Brad D. Wolaver, PhD
Bureau of Economic Geology, Jackson School of Geosciences, The University of Texas at Austin, Austin, TX
Brad Wolaver is a Research Associate at the Bureau of Economic Geology, Jackson School of Geosciences, at the University of Texas at Austin. His research focuses on sustainable groundwater management for people and the environment, particularly in semiarid and arid regions, and is grouped into three research themes: (1) Water, Energy, and Minerals: Effective groundwater management for energy and mining, with focuses on groundwater monitoring for CO2 geologic sequestration and groundwater evaluation for unconventional energy projects; (2) Sustainable Aquifer Management: Groundwater flow, transport, and recharge processes; and (3) Ecohydrology: Springs, groundwater-dependent ecosystems, instream flows, and surface water–groundwater interactions.

Cassandra E. Cook, BS
Bureau of Economic Geology, Jackson School of Geosciences, The University of Texas at Austin, Austin, TX
Cassie is a Research Assistant at the BEG and has a bachelor's degree in Ecology and Evolutionary Biology from the University of Michigan.
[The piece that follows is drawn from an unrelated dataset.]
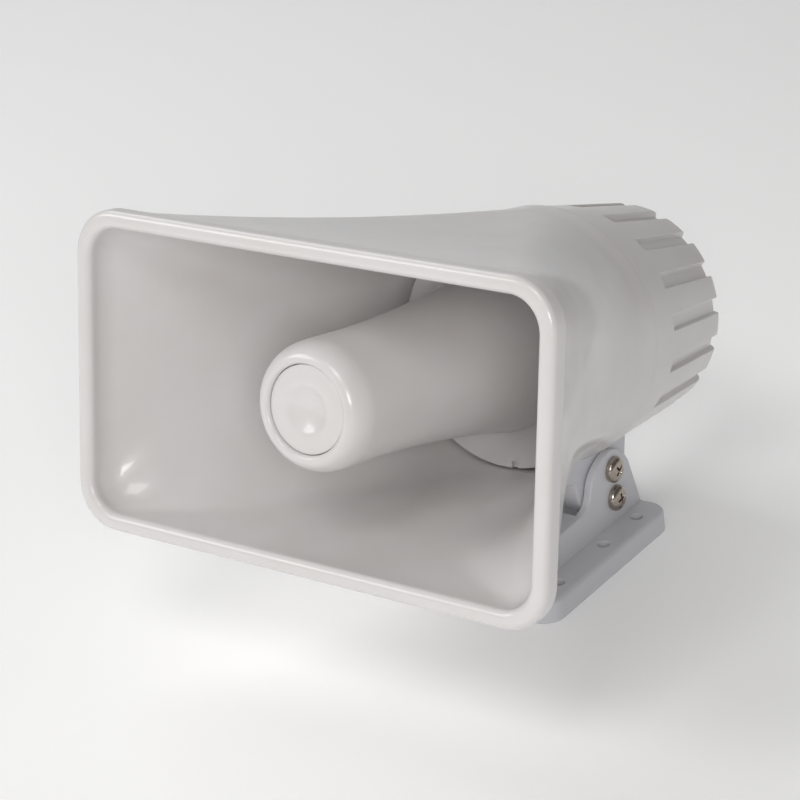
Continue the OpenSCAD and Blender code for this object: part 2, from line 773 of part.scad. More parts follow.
module pivot_inserts() {
    color([0.80, 0.65, 0.30]) at_joint(pivot_y, pivot_z, lug_half_w)
        difference() {
            cylinder(r = insert_r, h = lug_half_w - insert_in_x, $fn = SMALL_FN);
            translate([0, 0, -1]) cylinder(r = screw_r + 0.02, h = 20, $fn = SMALL_FN);
        }
}

module pivot_screws() {
    color(STEEL) at_joint(pivot_y, pivot_z, ear_out_x + 0.1) pan_screw(screw_r, 5.2, 3.3, 11.5);
}

module lock_screws() {
    color(STEEL) at_joint(pivot_y + lock_dy, pivot_z - lock_r, ear_out_x)
        pan_screw(screw_r, 5.2, 3.3, 14);
}

washer_x = lug_half_w - lug_wall - 0.4;

module lock_washers() {
    color(STEEL) at_joint(pivot_y + lock_dy, pivot_z - lock_r, washer_x) difference() {
        cylinder(r = 4.8, h = 1, $fn = SMALL_FN);
        translate([0, 0, -1]) cylinder(r = screw_r + 0.1, h = 3, $fn = SMALL_FN);
    }
}

module lock_nuts() {
    color(STEEL) at_joint(pivot_y + lock_dy, pivot_z - lock_r, washer_x - 1) difference() {
        cylinder(r = 4.6, h = 4, $fn = 6);
        translate([0, 0, -1]) cylinder(r = screw_r + 0.02, h = 6, $fn = SMALL_FN);
    }
}

// ---------------------------------------------------------------- bracket

EAR_TOP_R = 8;
// Side outline of one ear with the low wall in front of it, as [y, z].
ear_outline = [
    [-38, 0], [-38, base_t], [-31, deck_z - 2.5], [-27, deck_z], [1, deck_z],
    [4.8, deck_z + 1.6], [7.2, deck_z + 5], [9, deck_z + 10], [13, deck_z + 14],
    [pivot_y - 4.8, pivot_z + 6.4], [pivot_y, pivot_z + 4], [pivot_y + 5.2, pivot_z + 6.08],
    [pivot_y + 9.6, pivot_z + 2.6], [pivot_y + 12.2, pivot_z - 1.6], [43, base_t], [43, 0]
];
DECK_T = 3;
BLOCK_WALL = 3.5;

module base_slab() {
    r = base_corner_r;
    x = base_w / 2;
    y = base_len / 2;
    for (sx = [-1, 1], sy = [-1, 1])
        translate([sx * (x - r), sy * (y - r), 0]) cylinder(r = r, h = base_t, $fn = SMALL_FN);
    translate([-x + r, -y, 0]) cube([base_w - 2 * r, base_len, base_t]);
    translate([-x, -y + r, 0]) cube([base_w, base_len - 2 * r, base_t]);
}

module front_block() {
    sideways(ear_out_x) polygon([[-38, 0], [-38, base_t], [-31, deck_z - 2.5], [-27, deck_z],
        [1, deck_z], [1, 0]]);
}

module bracket_base() {
    color(COOL_WHITE) difference() {
        union() {
            base_slab();
            front_block();
            both_sides() translate([ear_in_x, 0, 0]) rotate([90, 0, 90])
                linear_extrude(ear_t) union() {
                    polygon(ear_outline);
                    translate([pivot_y, pivot_z]) circle(r = EAR_TOP_R, $fn = BIG_FN);
                }
        }
        // hollow under the deck, open below
        translate([-ear_in_x, -38 + BLOCK_WALL + 3, -1])
            cube([2 * ear_in_x, 39 - 2 * BLOCK_WALL - 3, base_t + 1]);
        sideways(ear_in_x) polygon([[-34.5 + 3, base_t - 1], [-34.5 + 3, base_t],
            [-28, deck_z - DECK_T - 2], [-26, deck_z - DECK_T], [1 - BLOCK_WALL, deck_z - DECK_T],
            [1 - BLOCK_WALL, base_t - 1]]);
        for (x = [-hole_x, hole_x], y = hole_ys)
            translate([x, y, -1]) cylinder(r = mount_hole_r, h = base_t + 2, $fn = SMALL_FN);
        translate([-40, pivot_y, pivot_z]) rotate([0, 90, 0])
            cylinder(r = screw_r + 0.1, h = 80, $fn = SMALL_FN);
        translate([-40, pivot_y + lock_dy, pivot_z - lock_r]) rotate([0, 90, 0])
            cylinder(r = screw_r + 0.05, h = 80, $fn = SMALL_FN);
    }
}

horn_bell();
throat_plate();
throat_tube();
reflector_cup();
reflector_nose_disc();
cup_spider();
phase_plug();
driver_gasket();
diaphragm();
coil_former();
voice_coil();
surround();
diaphragm_ring();
top_plate();
ring_magnet();
pole_plate();
driver_screws();
terminal_strip();
terminal_tags();
lead_wires();
terminal_block();
terminal_screws();
rear_cap();
cap_seal();
cap_screws();
cable_grommet();
mount_foot();
foot_screws();
pivot_inserts();
pivot_screws();
bracket_base();
lock_screws();
lock_nuts();
lock_washers();
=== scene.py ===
"""Re-entrant horn loudspeaker on its tilting bracket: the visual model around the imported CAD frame.

All Blender objects are in metres in the row frame. The shapes below are written in
millimetres, most of them in the horn's own frame: x to the side, depth back from the
mouth along the horn's axis, and height above that axis.
"""
import json
import math

import bmesh
import bpy
from mathutils import Matrix, Vector


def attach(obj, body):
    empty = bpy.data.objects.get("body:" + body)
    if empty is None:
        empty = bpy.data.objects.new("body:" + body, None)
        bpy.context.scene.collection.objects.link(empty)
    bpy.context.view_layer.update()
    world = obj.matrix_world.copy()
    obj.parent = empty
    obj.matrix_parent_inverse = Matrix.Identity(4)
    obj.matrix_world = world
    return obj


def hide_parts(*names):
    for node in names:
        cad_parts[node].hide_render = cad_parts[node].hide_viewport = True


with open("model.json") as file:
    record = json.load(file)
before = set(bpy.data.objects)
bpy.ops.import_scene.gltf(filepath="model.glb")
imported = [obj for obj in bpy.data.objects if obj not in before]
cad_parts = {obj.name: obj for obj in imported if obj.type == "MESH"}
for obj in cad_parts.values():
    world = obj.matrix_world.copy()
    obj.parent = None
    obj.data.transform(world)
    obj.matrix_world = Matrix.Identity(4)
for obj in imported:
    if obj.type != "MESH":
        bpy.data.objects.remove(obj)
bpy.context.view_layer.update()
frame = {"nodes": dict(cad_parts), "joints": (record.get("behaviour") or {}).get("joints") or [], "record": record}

MM = 0.001
RECORD = frame["record"]
JOINTS = {j["name"]: j for j in frame["joints"]}
PIVOT = Vector(JOINTS["horn_tilt"]["pos_m"]) / MM
HORN_AXIS = Vector(JOINTS["diaphragm_travel"]["axis"]).normalized()
TILT = math.atan2(-HORN_AXIS.z, HORN_AXIS.y)
PIVOT_DEPTH = 163.2
PIVOT_DROP = 51.15

# Horn frame (x, depth, height) to row frame, both in millimetres.
HORN = (Matrix.Translation(PIVOT) @ Matrix.Rotation(-TILT, 4, "X")
        @ Matrix.Translation((0, -PIVOT_DEPTH, PIVOT_DROP)))
ROW = Matrix.Identity(4)

CAMERA_POS = (0.52278, -0.72638, 0.48322)
CAMERA_RIGHT = (0.80917, 0.57695, -0.11124)
CAMERA_UP = (-0.16157, 0.40051, 0.90193)
CAMERA_LENS = 116.53

ROUND = 192


# ------------------------------------------------------------------ mesh helpers

def make_object(name, verts, faces, place=ROW, sharp_deg=38):
    """Mesh object from points in millimetres, placed by a matrix, smooth except at sharp edges."""
    bm = bmesh.new()
    made = [bm.verts.new((place @ Vector(v)) * MM) for v in verts]
    for f in faces:
        if len(set(f)) > 2:
            try:
                bm.faces.new([made[i] for i in dict.fromkeys(f)])
            except ValueError:
                pass
    bmesh.ops.remove_doubles(bm, verts=bm.verts, dist=1e-7)
    bmesh.ops.recalc_face_normals(bm, faces=bm.faces)
    mesh = bpy.data.meshes.new(name)
    bm.to_mesh(mesh)
    bm.free()
    obj = bpy.data.objects.new(name, mesh)
    bpy.context.scene.collection.objects.link(obj)
    shade(obj, sharp_deg)
    return obj


def shade(obj, sharp_deg):
    """Smooth shading with edges over an angle kept sharp."""
    bm = bmesh.new()
    bm.from_mesh(obj.data)
    for f in bm.faces:
        f.smooth = True
    limit = math.radians(sharp_deg)
    for e in bm.edges:
        e.smooth = len(e.link_faces) != 2 or e.calc_face_angle(0) < limit
    bm.to_mesh(obj.data)
    bm.free()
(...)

She is interested in wildlife conservation ecology, particularly species-habitat interactions, and would like to pursue a graduate degree on this topic.
David L. Sunding, PhD
Department of Agricultural and Resource Economics, University of California at Berkeley, Berkeley, CA
David Sunding is the Thomas J. Graff Professor in the College of Natural Resources at UC Berkeley, where he is also the Co-Director of the Berkeley Water Center. His research concerns environmental and resource economics, regulation, technological change, applied econometrics, risk and public finance. Prof. Sunding teaches courses in natural resource economics, water resources, and law and economics.
Stephen F. Hamilton, PhD
Orfalea College of Business, California Polytechnic State University, San Luis Obispo, CA
Dr. Hamilton is recognized internationally for his research and consulting related to environmental and land use regulation, energy and water markets, groundwater managements, and antitrust. His academic and professional honors include providing a plenary address at an international conference sponsored by the European Science Foundation, selection as a research fellow in the Rural Development Research Consortium at the University of California, Berkeley, serving on the sustainable management panel that governs the Tallgrass Prairie National Preserve, and receiving the Early Career Award for Outstanding Faculty Research.
Bridget R. Scanlon, PhD
Bureau of Economic Geology, Jackson School of Geosciences, The University of Texas at Austin, Austin, TX
Evaluation of the impact of climate variability and land use change on groundwater recharge, application of numerical models for simulating variably saturated flow and transport, controls on nitrate contamination in aquifers.
Michael H. Young, PhD
Bureau of Economic Geology, Jackson School of Geosciences, The University of Texas at Austin, Austin, TX
Associate Director: Environmental Division. Michael has published extensively in the broad fields of water resources and soil science and is Co-Editor for Vadose Zone Journal. He has served the past five years as Technical reviewer for the National Science Foundation.
Xianli Xu, PhD
Bureau of Economic Geology, Jackson School of Geosciences, The University of Texas at Austin, Austin, TX
Dr. Xu is interested in climate change and biogeochemical (C, N) cycles, vadose zone hydrology and ecohydrology, ecosystems function and service (restoration & assessment), soil threats assessment (sealing, compaction, erosion & carbon loss), and GIS and remote sensing.